- Dataset excerpt -
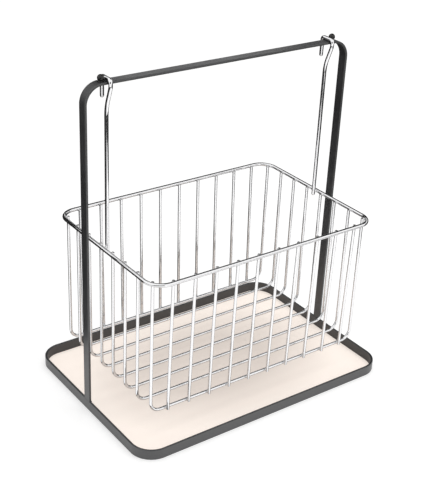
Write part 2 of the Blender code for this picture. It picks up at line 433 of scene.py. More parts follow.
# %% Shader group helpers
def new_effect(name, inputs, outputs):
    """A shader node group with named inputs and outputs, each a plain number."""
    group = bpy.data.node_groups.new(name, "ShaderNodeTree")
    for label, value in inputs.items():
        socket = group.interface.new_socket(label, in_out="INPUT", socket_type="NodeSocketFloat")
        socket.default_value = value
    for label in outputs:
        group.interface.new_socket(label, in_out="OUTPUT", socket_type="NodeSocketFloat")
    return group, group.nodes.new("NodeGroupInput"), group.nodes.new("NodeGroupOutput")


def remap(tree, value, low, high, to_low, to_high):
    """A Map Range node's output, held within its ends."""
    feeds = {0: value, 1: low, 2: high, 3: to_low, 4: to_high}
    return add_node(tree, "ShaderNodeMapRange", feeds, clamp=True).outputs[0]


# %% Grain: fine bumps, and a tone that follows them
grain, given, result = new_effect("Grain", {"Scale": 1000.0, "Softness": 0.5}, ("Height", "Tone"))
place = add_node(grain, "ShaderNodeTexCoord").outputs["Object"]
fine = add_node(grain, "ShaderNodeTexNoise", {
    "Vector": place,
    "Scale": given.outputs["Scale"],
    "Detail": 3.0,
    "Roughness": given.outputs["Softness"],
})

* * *

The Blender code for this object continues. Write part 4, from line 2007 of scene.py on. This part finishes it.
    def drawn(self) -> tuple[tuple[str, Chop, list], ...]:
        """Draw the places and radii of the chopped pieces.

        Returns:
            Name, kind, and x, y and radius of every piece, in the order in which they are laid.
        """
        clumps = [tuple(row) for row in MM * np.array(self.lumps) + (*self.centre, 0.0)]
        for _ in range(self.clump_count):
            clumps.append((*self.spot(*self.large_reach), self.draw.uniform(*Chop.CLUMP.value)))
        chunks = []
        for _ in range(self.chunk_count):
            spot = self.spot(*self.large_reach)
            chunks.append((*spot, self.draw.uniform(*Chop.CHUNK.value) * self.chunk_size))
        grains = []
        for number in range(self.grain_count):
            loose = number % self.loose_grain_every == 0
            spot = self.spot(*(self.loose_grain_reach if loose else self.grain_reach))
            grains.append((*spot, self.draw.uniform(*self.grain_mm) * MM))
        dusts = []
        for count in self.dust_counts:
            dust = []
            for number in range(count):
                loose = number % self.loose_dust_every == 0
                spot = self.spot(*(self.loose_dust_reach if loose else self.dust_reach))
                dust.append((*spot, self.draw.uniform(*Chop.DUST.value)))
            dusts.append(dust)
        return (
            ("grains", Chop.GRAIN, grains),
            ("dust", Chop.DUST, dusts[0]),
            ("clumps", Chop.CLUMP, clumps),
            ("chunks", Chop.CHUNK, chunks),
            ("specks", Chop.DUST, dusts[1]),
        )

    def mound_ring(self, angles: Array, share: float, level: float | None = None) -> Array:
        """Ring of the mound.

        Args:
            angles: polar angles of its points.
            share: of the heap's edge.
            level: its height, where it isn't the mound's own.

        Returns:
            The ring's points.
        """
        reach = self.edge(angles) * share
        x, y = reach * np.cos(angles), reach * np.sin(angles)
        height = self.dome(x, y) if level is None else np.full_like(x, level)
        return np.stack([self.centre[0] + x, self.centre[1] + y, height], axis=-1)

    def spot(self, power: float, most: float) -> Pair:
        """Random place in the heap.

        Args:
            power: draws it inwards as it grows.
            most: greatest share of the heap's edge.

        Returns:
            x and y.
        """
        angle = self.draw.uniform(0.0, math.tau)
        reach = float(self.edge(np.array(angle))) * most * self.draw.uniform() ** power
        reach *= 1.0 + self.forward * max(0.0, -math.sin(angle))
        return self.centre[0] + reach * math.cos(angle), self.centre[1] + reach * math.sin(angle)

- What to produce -
Give back, word for word, each line from the one containing "The Blender code for this object" down to the one containing "the chopped pieces.", including those two lines.

- Answer in full -
The Blender code for this object continues. Write part 4, from line 2007 of scene.py on. This part finishes it.
    def drawn(self) -> tuple[tuple[str, Chop, list], ...]:
        """Draw the places and radii of the chopped pieces.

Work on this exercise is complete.